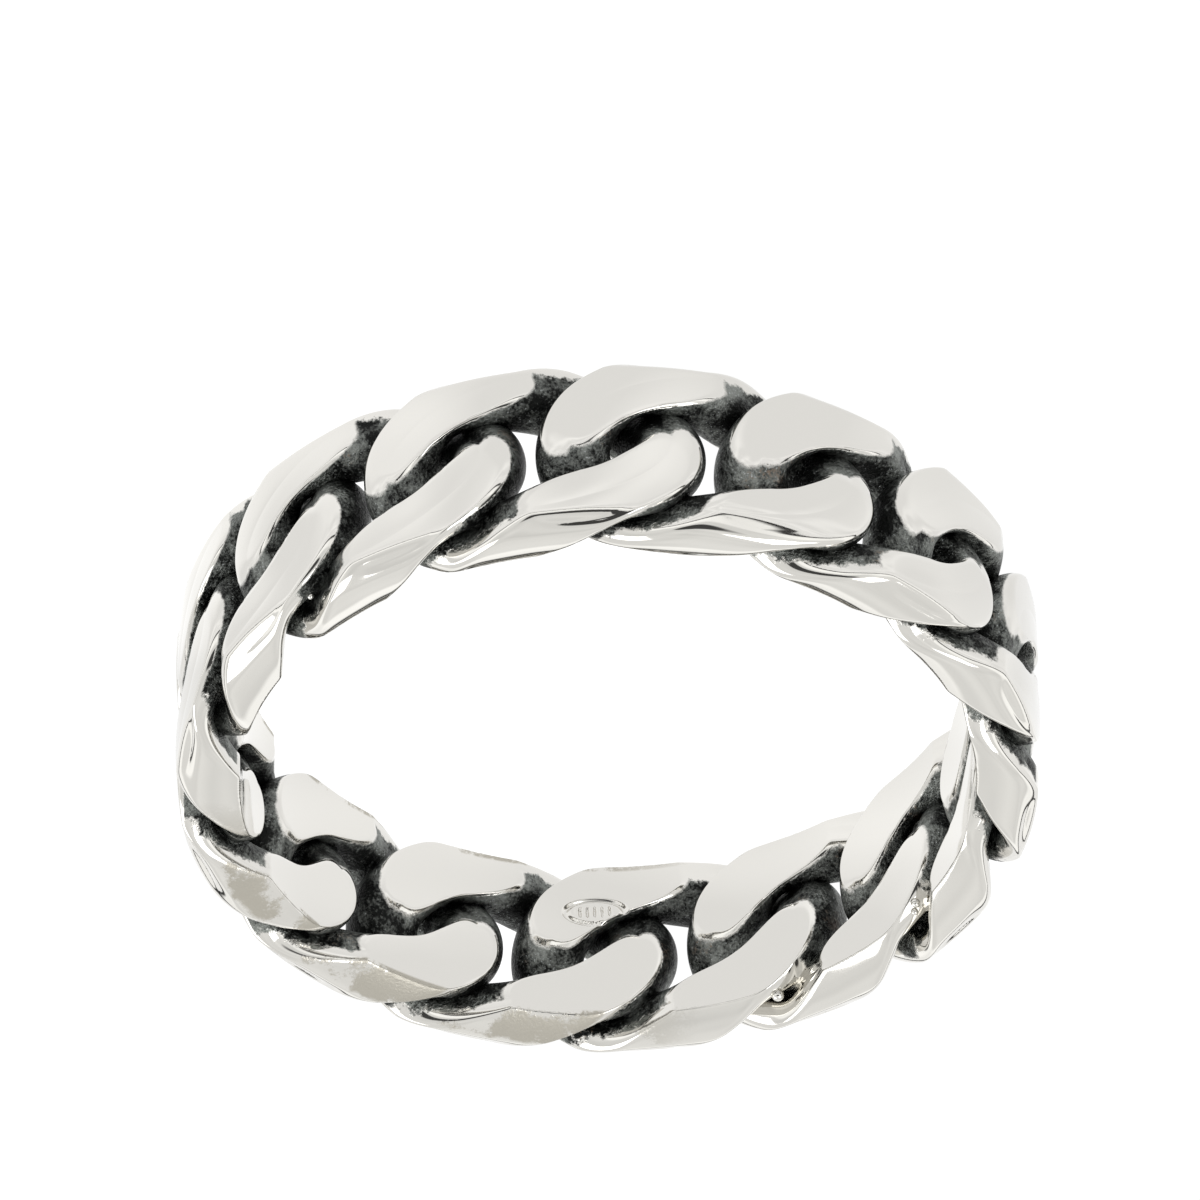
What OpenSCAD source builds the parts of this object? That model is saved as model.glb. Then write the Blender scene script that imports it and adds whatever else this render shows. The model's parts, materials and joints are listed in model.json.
______
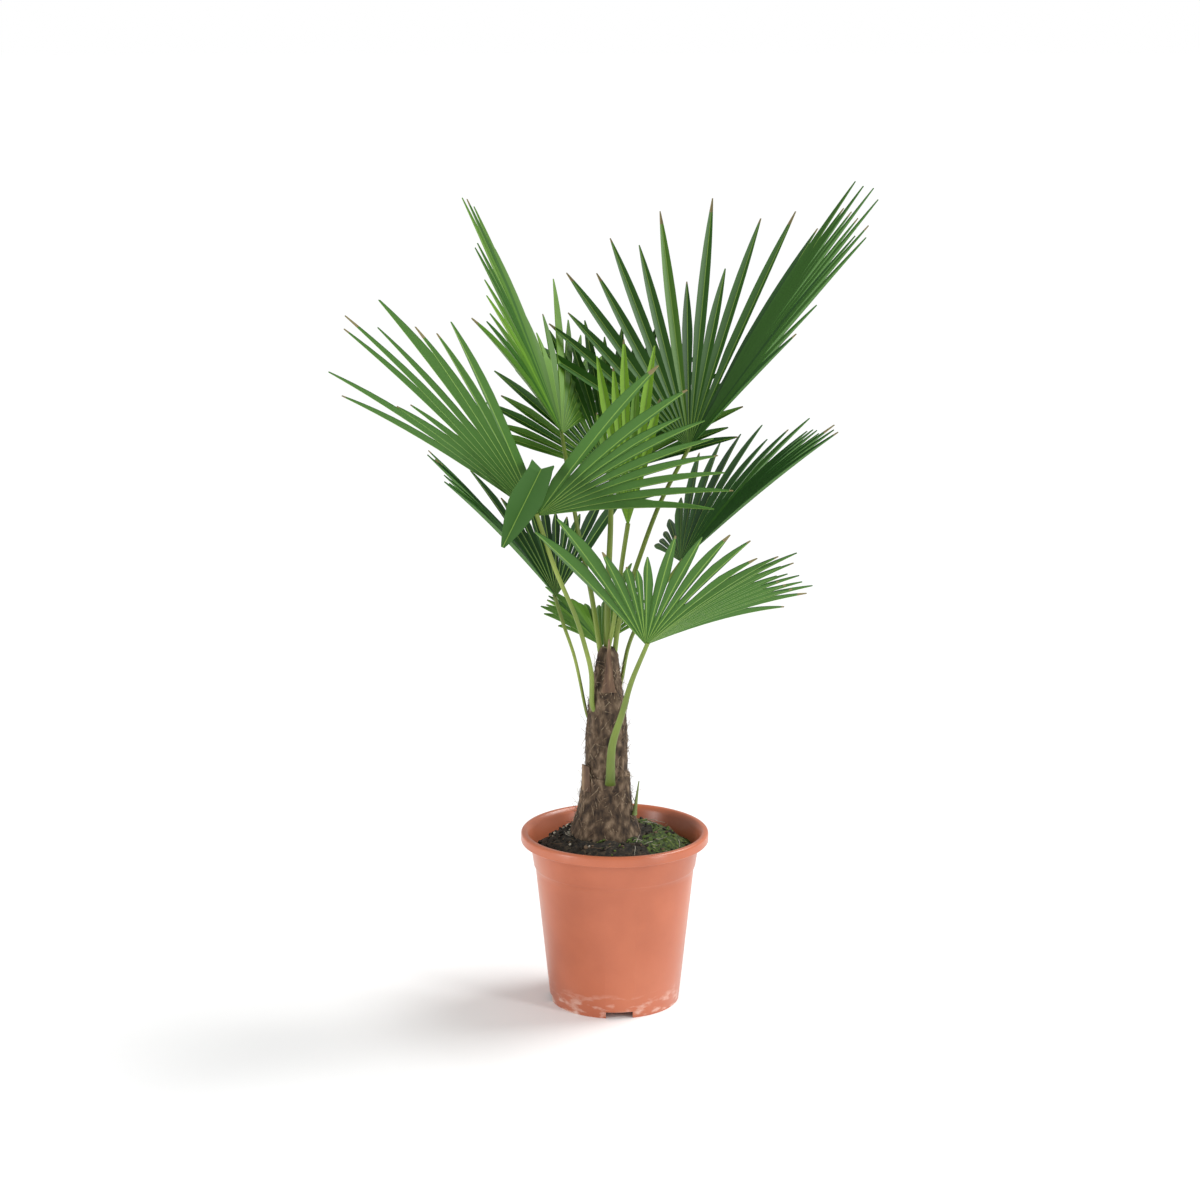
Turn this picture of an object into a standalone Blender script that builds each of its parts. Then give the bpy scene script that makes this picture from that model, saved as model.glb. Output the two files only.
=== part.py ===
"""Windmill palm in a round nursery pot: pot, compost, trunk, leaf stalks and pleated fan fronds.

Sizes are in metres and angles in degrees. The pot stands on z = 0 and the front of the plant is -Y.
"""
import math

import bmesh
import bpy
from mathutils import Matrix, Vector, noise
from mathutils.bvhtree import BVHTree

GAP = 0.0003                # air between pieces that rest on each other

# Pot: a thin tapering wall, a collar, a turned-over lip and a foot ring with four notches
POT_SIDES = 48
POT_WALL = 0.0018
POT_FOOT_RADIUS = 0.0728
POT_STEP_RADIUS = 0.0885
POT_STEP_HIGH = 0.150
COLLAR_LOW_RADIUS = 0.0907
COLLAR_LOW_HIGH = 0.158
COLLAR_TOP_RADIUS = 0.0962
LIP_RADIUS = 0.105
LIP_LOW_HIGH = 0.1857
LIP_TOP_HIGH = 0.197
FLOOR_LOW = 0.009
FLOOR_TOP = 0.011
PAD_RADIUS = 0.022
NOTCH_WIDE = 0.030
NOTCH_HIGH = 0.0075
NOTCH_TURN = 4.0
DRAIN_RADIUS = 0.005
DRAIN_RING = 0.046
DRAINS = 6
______
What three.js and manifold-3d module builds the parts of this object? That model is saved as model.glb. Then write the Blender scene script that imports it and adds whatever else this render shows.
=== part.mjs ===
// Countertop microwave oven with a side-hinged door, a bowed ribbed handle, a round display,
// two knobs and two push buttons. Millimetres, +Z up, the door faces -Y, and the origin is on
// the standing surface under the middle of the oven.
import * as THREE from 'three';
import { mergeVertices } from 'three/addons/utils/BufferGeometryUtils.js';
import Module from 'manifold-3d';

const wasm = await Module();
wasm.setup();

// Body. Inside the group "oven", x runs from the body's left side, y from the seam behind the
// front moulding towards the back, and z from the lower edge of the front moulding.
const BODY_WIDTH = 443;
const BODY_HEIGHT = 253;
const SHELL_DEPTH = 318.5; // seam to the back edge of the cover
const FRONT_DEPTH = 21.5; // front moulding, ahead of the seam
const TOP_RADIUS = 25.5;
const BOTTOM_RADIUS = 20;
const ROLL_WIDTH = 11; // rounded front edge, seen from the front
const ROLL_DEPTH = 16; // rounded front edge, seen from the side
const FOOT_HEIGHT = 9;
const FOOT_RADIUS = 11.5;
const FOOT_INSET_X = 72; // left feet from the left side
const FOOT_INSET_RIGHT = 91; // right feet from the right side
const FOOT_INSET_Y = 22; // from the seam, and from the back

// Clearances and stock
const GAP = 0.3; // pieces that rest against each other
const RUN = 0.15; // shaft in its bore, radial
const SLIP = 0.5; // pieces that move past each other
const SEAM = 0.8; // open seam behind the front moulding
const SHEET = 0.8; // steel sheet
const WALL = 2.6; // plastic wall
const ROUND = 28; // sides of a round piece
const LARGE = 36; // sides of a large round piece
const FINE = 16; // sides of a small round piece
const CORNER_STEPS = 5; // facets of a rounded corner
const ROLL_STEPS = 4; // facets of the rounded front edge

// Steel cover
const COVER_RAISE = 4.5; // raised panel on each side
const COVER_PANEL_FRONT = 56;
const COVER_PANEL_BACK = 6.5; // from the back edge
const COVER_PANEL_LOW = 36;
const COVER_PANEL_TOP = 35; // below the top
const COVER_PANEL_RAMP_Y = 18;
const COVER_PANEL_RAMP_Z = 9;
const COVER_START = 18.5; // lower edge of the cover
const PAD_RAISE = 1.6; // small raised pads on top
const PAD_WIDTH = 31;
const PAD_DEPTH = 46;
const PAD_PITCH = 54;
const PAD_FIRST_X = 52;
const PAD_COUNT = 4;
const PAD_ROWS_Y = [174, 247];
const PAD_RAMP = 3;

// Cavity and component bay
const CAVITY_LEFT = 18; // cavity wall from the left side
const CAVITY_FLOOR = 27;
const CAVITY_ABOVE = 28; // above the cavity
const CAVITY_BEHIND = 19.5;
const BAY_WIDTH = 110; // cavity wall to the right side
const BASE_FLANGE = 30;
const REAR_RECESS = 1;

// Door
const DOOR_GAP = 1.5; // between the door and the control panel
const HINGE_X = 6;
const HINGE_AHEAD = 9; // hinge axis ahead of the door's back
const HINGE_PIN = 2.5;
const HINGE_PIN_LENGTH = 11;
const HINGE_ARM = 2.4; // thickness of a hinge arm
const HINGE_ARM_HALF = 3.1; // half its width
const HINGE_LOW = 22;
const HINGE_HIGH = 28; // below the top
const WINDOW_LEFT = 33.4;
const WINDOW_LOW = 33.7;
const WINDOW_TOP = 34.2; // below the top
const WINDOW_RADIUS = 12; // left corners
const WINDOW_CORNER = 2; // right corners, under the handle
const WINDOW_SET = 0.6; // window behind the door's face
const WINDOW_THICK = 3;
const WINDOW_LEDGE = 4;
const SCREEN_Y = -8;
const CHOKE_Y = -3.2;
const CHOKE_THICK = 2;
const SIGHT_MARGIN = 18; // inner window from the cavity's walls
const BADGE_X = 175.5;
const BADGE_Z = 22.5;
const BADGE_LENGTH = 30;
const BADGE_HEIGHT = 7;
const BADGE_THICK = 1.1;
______
## SHORT EXERCISE
Reproduce verbatim only the segment of the listing bounded by the line containing "What three.js and" and the line containing "wasm.setup();", with both boundary lines included.

## COMPLETED TASK
What three.js and manifold-3d module builds the parts of this object? That model is saved as model.glb. Then write the Blender scene script that imports it and adds whatever else this render shows.
=== part.mjs ===
// Countertop microwave oven with a side-hinged door, a bowed ribbed handle, a round display,
// two knobs and two push buttons. Millimetres, +Z up, the door faces -Y, and the origin is on
// the standing surface under the middle of the oven.
import * as THREE from 'three';
import { mergeVertices } from 'three/addons/utils/BufferGeometryUtils.js';
import Module from 'manifold-3d';

const wasm = await Module();
wasm.setup();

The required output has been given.